Barcodes and QR codes deserve careful attention. Scan them with a smartphone — a valid code should link to expected transaction details, a merchant site, or a loyalty system entry. If a barcode resolves to a generic URL, to an unrelated store, or to nothing at all, that’s suspicious. Also inspect timestamps and sequence numbers: many POS systems issue receipts in predictable ranges; an out-of-sequence number or impossible time (e.g., 02:75) is a strong indicator of tampering.

For printed receipts, physical clues matter. Thermal paper receipts show faded print over time and can reveal erasures or reprinting patterns. Look for uneven ink density or evidence of margins being trimmed. For digital receipts (PDFs, images), pay attention to resolution changes, compression artifacts, or areas with inconsistent pixel patterns where content may have been pasted. These visual and forensic clues combined help form a rapid, prioritized checklist when you first suspect a fake receipt.

Digital Forensics and Tools to Verify Receipt Authenticity

When a visual check raises doubts, digital forensics provides objective evidence. Metadata analysis is often decisive: PDF and image files carry embedded metadata such as creation and modification timestamps, authoring software, and device identifiers. If a “receipt” claims to be created on the date of purchase but file metadata shows a later modification, that discrepancy warrants deeper scrutiny. Extract metadata using readily available tools to compare file dates with the claimed transaction time.

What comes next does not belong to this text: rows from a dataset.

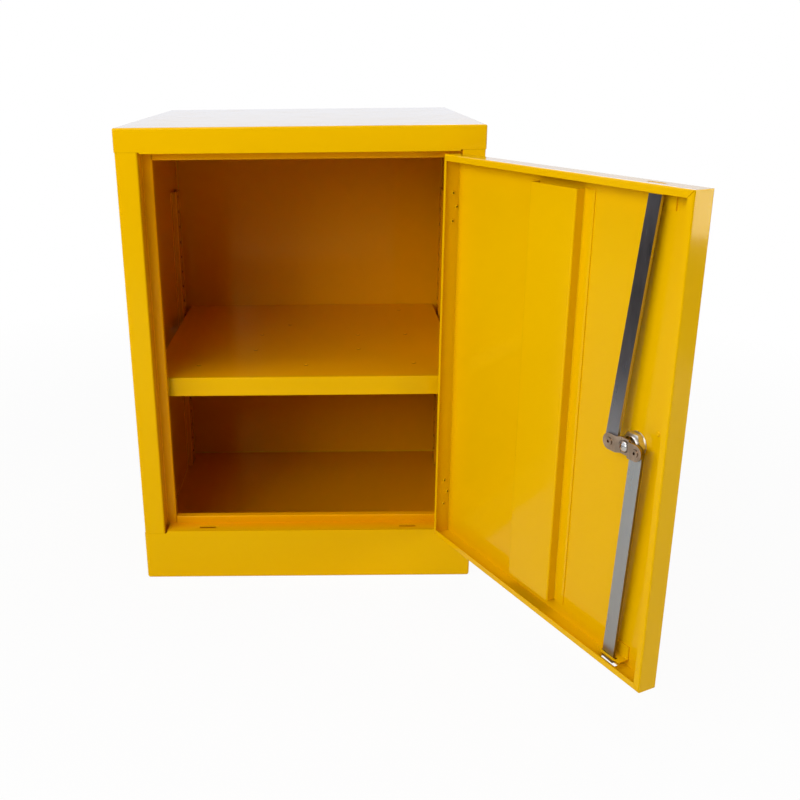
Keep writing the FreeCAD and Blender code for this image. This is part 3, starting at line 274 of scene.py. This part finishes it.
# %% Metals
LINE_WIDTH = 0.0005
LINE_STRETCH = (1, 1, 60)
LINE_DEPTH = 0.000001
METAL_PATCH = 0.015


def worked_metal(name, dark, light, roughness):
    """Metal of two tones whose thin lines are its relief too."""
    finish = start_finish(name, light, roughness, metallic=1.0)
    lines = grain(finish, LINE_WIDTH, 2.0, LINE_STRETCH)
    patches = grain(finish, METAL_PATCH, 3.0)
    both = math_node(finish, "ADD", math_node(finish, "MULTIPLY", lines, 0.4), patches)
    share = spread(finish, both, 0.55, 0.85, 0.0, 1.0)
    wire(finish, mix(finish, share, dark, light), "Base Color")
    wire(finish, spread(finish, patches, 0.3, 0.7, roughness * 0.8, roughness * 1.3), "Roughness")
    wire(finish, relief(finish, lines, LINE_DEPTH), "Normal")
    return finish


cam_steel = worked_metal("cam_steel", (0.32, 0.245, 0.18), (0.52, 0.395, 0.295), 0.20)
bright_zinc = worked_metal("bright_zinc", (0.42, 0.43, 0.45), (0.60, 0.61, 0.62), 0.30)
nut_zinc = worked_metal("nut_zinc", (0.66, 0.62, 0.55), (0.86, 0.83, 0.78), 0.34)
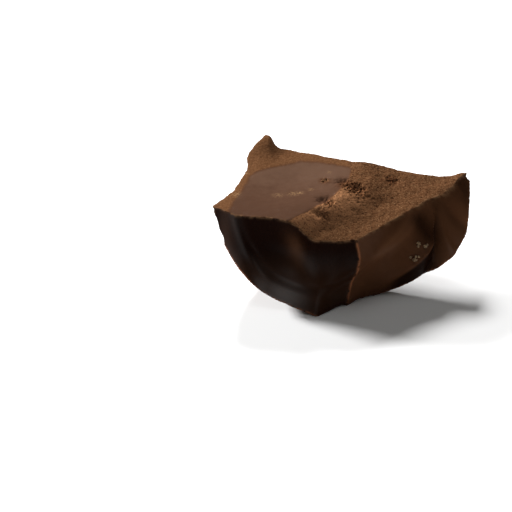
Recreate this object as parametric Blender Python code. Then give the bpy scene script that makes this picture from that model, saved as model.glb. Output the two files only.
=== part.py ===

Digital signatures and hashes add strong verifiability. If a merchant issues digitally signed e-receipts, the signature validates both sender and content integrity; any change to the file after signing will break the signature. Use signature verification tools to ensure the signer matches the issuing business. Optical character recognition (OCR) paired with automated consistency checks makes it easier to analyze line-item matches, vendor names, and totals at scale.

Machine-learning based services and forensic platforms can flag anomalies such as sudden font substitutions, cloned logos, or unnatural whitespace. If you need to quickly run suspicious documents through a verification engine, consider specialized tools that combine metadata checks, image forensics, and text consistency analysis. For an accessible, centralized approach to parse PDFs and surface tampering indicators, you can use a trusted verification service to detect fake receipt instances efficiently.

Finally, cross-referencing external data strengthens conclusions: match a receipt’s merchant and transaction details with bank statements, card authorization logs, or the merchant’s transaction history. For businesses processing many claims, integrating automated verification into expense submission portals reduces manual review time and mitigates fraud risk.

Practical Steps for Businesses and Individuals to Prevent Receipt Fraud

Prevention is always easier than remediation. For businesses, establish clear expense submission policies: require original receipts for a threshold amount, mandate itemized receipts for business travel and supplier invoices, and enforce timely submission windows. Train staff to spot common forgeries and to follow a verification checklist that includes visual checks, scanning barcodes/QR codes, and confirming merchant details via phone or website.

Implementing a two-step verification workflow helps reduce false positives. When an employee submits a receipt that trips an automated alert, require a secondary proof such as a bank transaction or card statement. For retail returns, require a matching payment method or customer ID and check receipt serial numbers in the POS system before issuing refunds. Small local businesses can benefit from simple policies like stamping returned receipts or marking copies to prevent reuse.

For individuals, guard personal documents and receipts that contain sensitive information such as card numbers or tax IDs. When contesting a charge or filing an insurance claim, compile corroborating evidence: bank confirmations, email order histories, delivery tracking numbers, and screenshots of merchant accounts. If you spot suspicious patterns—multiple high-value claims, repeated use of the same template, or receipts submitted from geographically divergent locations relative to the claimant—escalate to fraud investigators.

Case studies show that layered defenses work best. A mid-sized firm reduced receipt fraud by combining mandatory digital uploads with automated OCR checks and random manual audits. A retail chain cut refund abuse by requiring staff to verify ID and card presence for in-store returns while logging receipt serial numbers centrally. These practical steps, paired with awareness and simple technological checks, significantly lower the risk that a forged receipt will go undetected. By incorporating both human review and digital verification, organizations and consumers can substantially improve their ability to identify and deter receipt fraud.